Sasha has 60 hours a week she can work or have leisure. Wages are \(\$ 8 /\) hour. [LO 16.3] a. Graph Sasha's budget constraint for income and leisure. b. Suppose wages increase to \(\$ 10 /\) hour. Graph Sasha's new budget constraint. c. When wages increase from \(\$ 8 /\) hour to \(\$ 10 /\) hour, Sasha's leisure time decreases from 20 hours to 15 hours. Does her labor supply curve slope upward or downward over this wage increase?

Problem 7

Identify which way the labor supply curve would shift under the following scenarios. [LO 16.5] a. A country experiences a huge influx of immigrants who are skilled in the textile industry. b. Wages increase in an industry that requires similar job skills. c. New machines require additional maintenance over time, so that the marginal productivity of labor rises.

Problem 10

Suppose a town's largest employers are its auto manufacturing plant and its airplane manufacturing plant. Airplane manufacturing jobs require familiarity with a technology that is not currently used in auto manufacturing.

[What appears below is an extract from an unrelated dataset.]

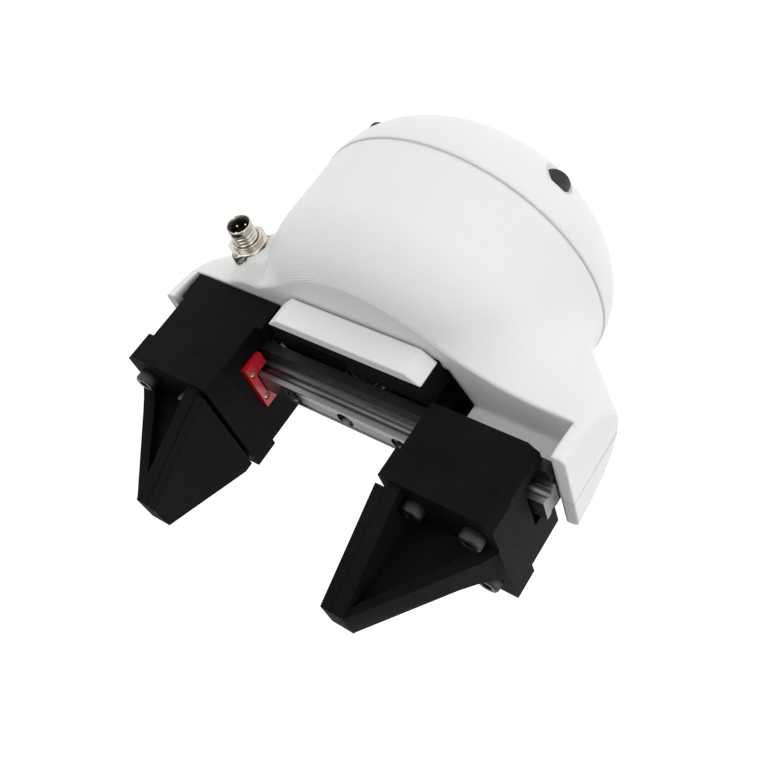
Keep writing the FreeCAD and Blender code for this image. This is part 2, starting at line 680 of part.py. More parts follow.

Assume workers are indifferent between the two types of manufacturing work. [LO 16.6] a. All else equal, which plant will pay its workers more? b. Suppose the auto industry adopts the same technology used by airplane manufacturers and trains its current workers in this technology. What will happen to the pay differential between auto manufacturing and airplane manufacturing work?

Problem 12

Match the following aspects of factor markets with the corresponding characteristics. [LO 16.7\(]\) a. analogous to producer surplus b. affected by an asset's long-run productivity c. interest paid on loans d. determined by ownership of factors of production e. determined by the value of marginal product

Problem 15

Imagine that, faced with budget shortfalls, a government changes its current policy of granting tax credits based on family size to a flat rate tax credit for a family with one or more children. [LO 16.9\(]\) a. Over time, what will happen to the average age in the population? b. Over time, what will happen to the size of the workforce?

Problem 16

In each scenario, will wages rise above the market equilibrium or fall below it? [LO 16.9] a. All but one of the factories in a town go out of business. b. All the software engineers in Silicon Valley organize into a union and go on strike. c. A major grocery store chain buys out all the other stores in the city.